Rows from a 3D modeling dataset

** BEGIN **

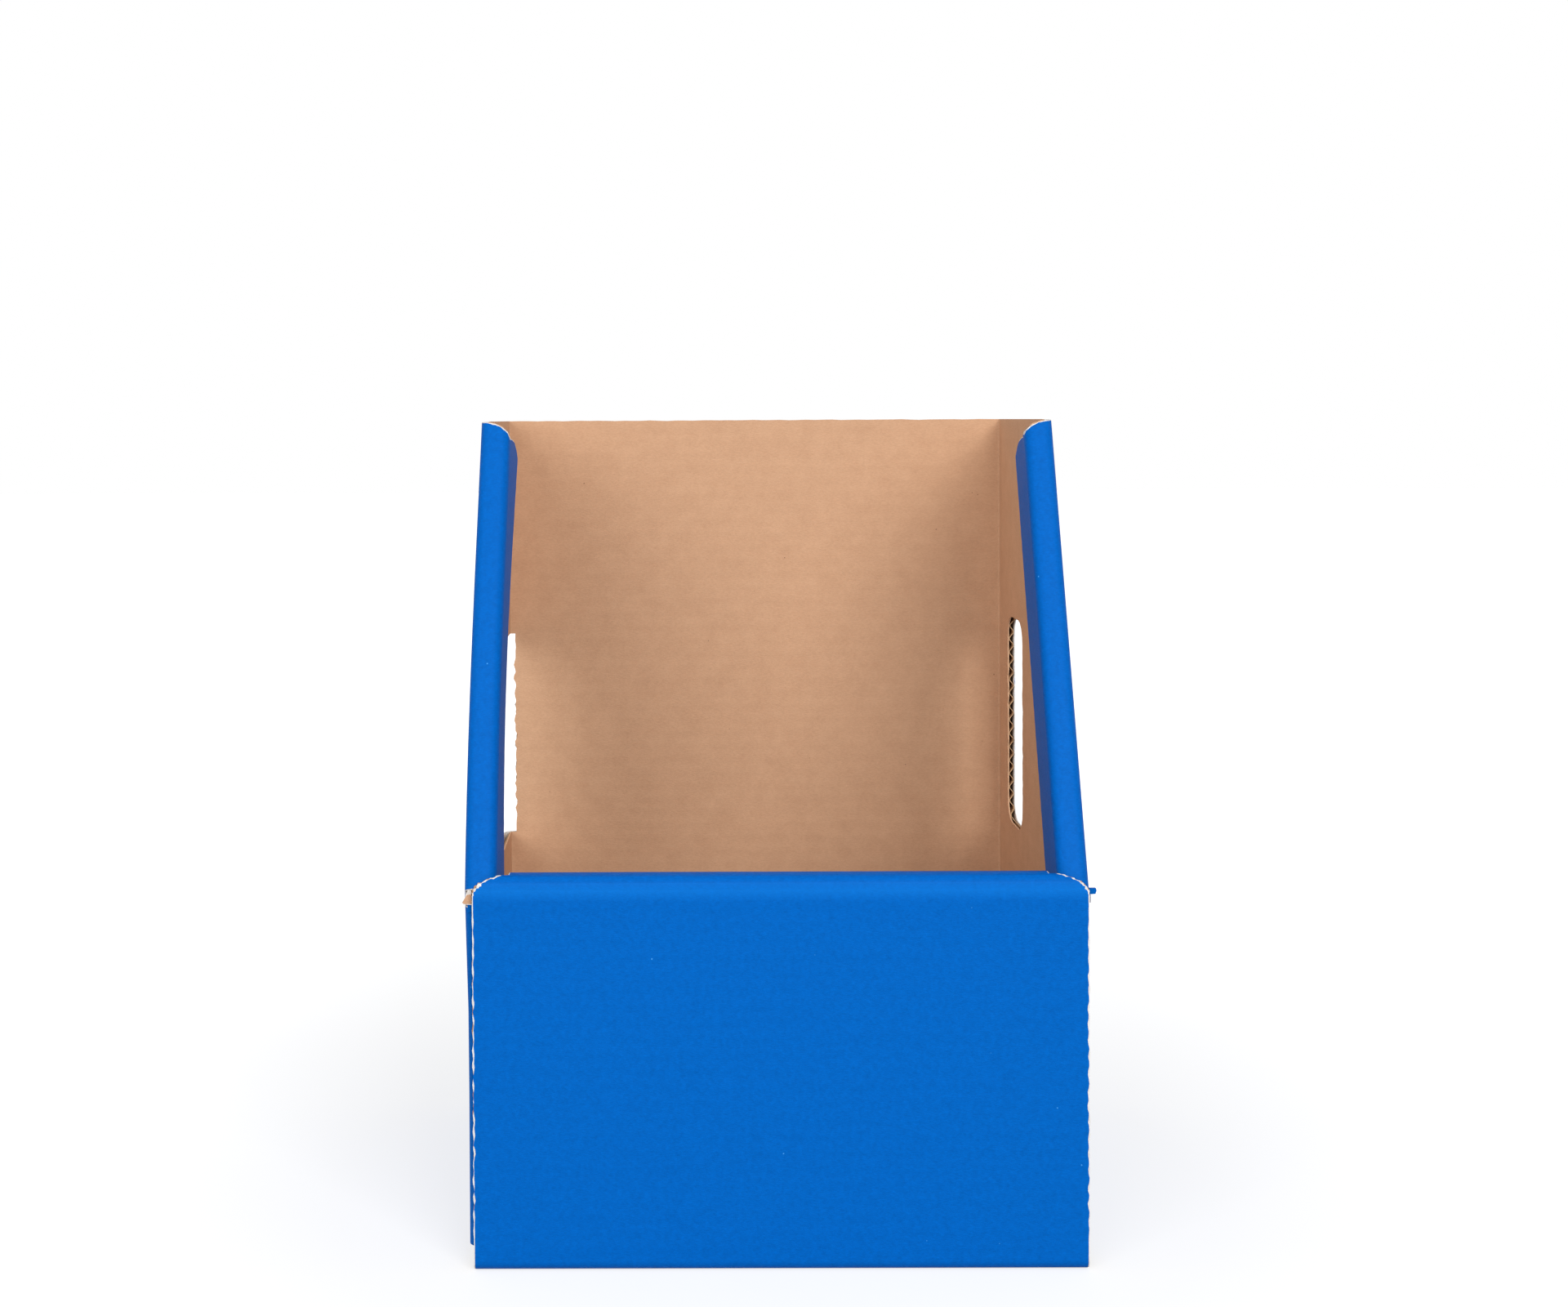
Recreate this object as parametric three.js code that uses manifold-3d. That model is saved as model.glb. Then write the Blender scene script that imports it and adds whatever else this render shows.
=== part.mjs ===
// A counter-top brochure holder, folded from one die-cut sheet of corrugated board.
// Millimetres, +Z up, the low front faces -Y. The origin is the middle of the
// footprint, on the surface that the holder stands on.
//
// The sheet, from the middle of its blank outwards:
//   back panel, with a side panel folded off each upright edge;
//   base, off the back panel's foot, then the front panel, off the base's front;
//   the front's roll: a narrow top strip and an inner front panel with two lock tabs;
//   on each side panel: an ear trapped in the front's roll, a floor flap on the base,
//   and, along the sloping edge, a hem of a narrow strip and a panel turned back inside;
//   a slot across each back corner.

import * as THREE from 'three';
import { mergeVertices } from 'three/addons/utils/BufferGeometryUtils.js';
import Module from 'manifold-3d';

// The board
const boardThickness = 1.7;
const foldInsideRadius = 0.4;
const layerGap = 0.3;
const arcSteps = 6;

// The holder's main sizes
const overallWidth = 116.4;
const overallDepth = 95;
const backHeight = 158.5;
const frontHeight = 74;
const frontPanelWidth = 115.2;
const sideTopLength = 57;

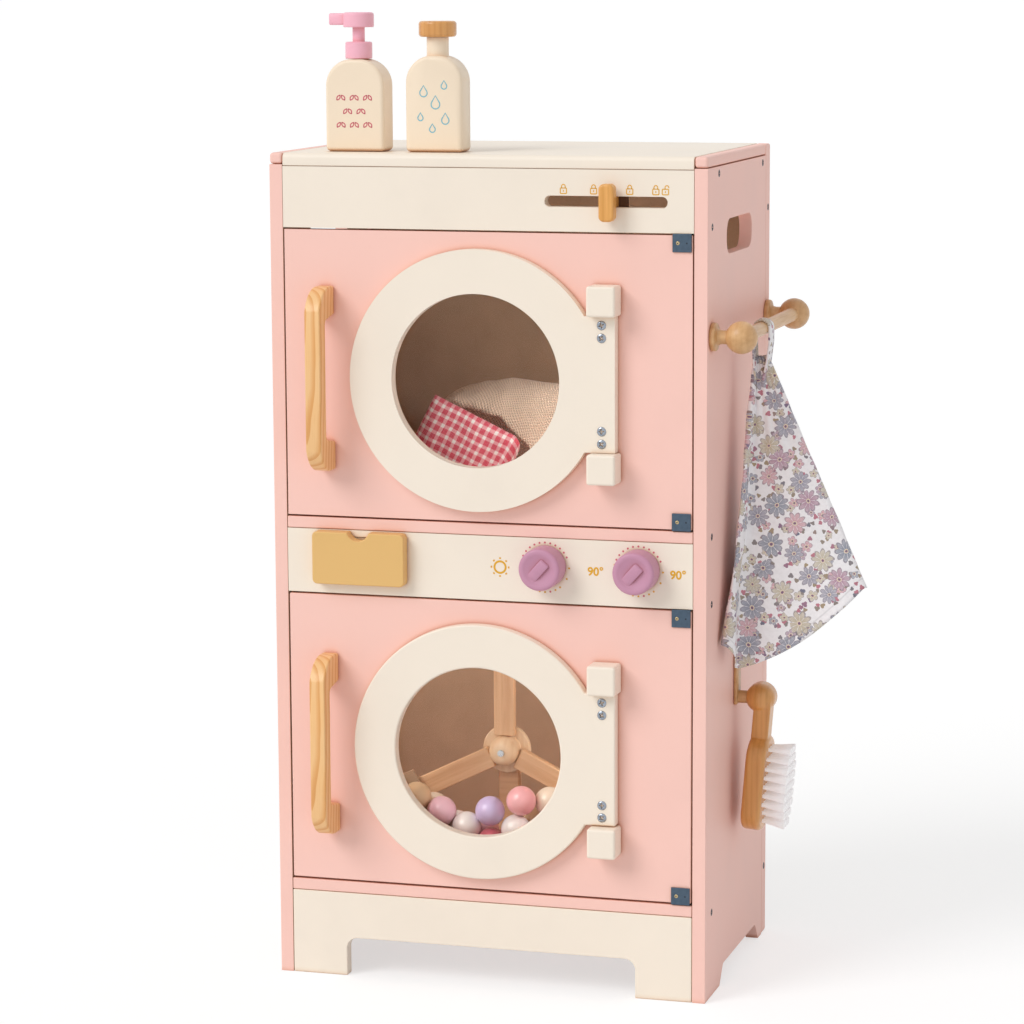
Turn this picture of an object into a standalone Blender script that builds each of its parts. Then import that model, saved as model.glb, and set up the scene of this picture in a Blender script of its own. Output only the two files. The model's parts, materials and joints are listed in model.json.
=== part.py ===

** END **

Output every line above without altering anything.

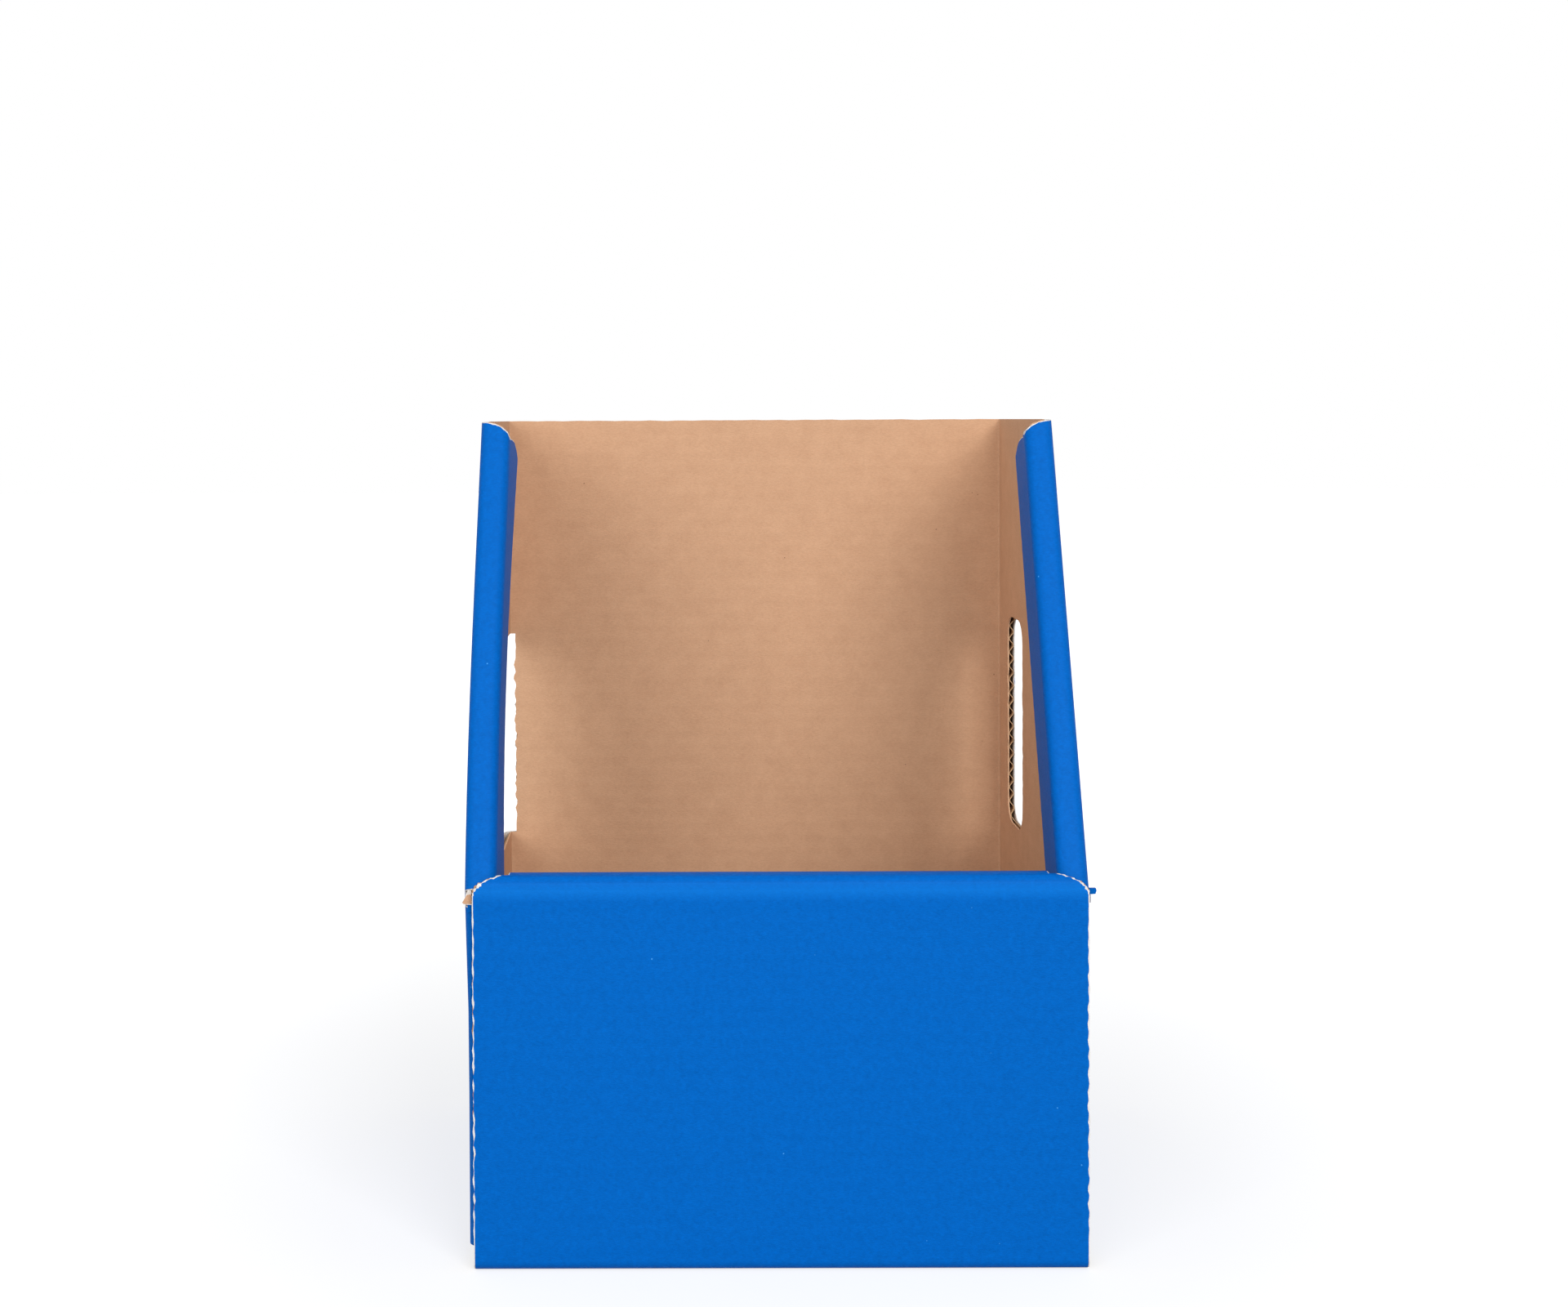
Recreate this object as parametric three.js code that uses manifold-3d. That model is saved as model.glb. Then write the Blender scene script that imports it and adds whatever else this render shows.
=== part.mjs ===
// A counter-top brochure holder, folded from one die-cut sheet of corrugated board.
// Millimetres, +Z up, the low front faces -Y. The origin is the middle of the
// footprint, on the surface that the holder stands on.
//
// The sheet, from the middle of its blank outwards:
//   back panel, with a side panel folded off each upright edge;
//   base, off the back panel's foot, then the front panel, off the base's front;
//   the front's roll: a narrow top strip and an inner front panel with two lock tabs;
//   on each side panel: an ear trapped in the front's roll, a floor flap on the base,
//   and, along the sloping edge, a hem of a narrow strip and a panel turned back inside;
//   a slot across each back corner.

import * as THREE from 'three';
import { mergeVertices } from 'three/addons/utils/BufferGeometryUtils.js';
import Module from 'manifold-3d';

// The board
const boardThickness = 1.7;
const foldInsideRadius = 0.4;
const layerGap = 0.3;
const arcSteps = 6;

// The holder's main sizes
const overallWidth = 116.4;
const overallDepth = 95;
const backHeight = 158.5;
const frontHeight = 74;
const frontPanelWidth = 115.2;
const sideTopLength = 57;

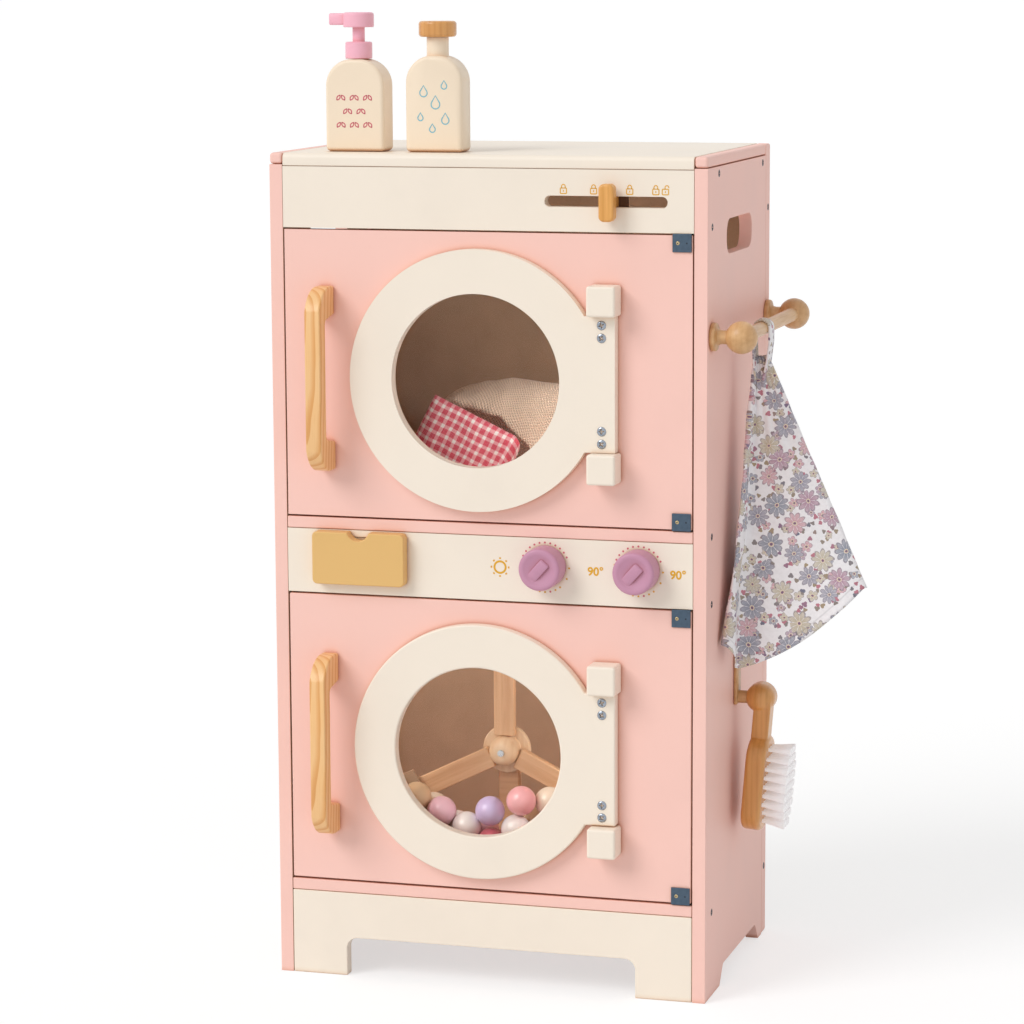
Turn this picture of an object into a standalone Blender script that builds each of its parts. Then import that model, saved as model.glb, and set up the scene of this picture in a Blender script of its own. Output only the two files. The model's parts, materials and joints are listed in model.json.
=== part.py ===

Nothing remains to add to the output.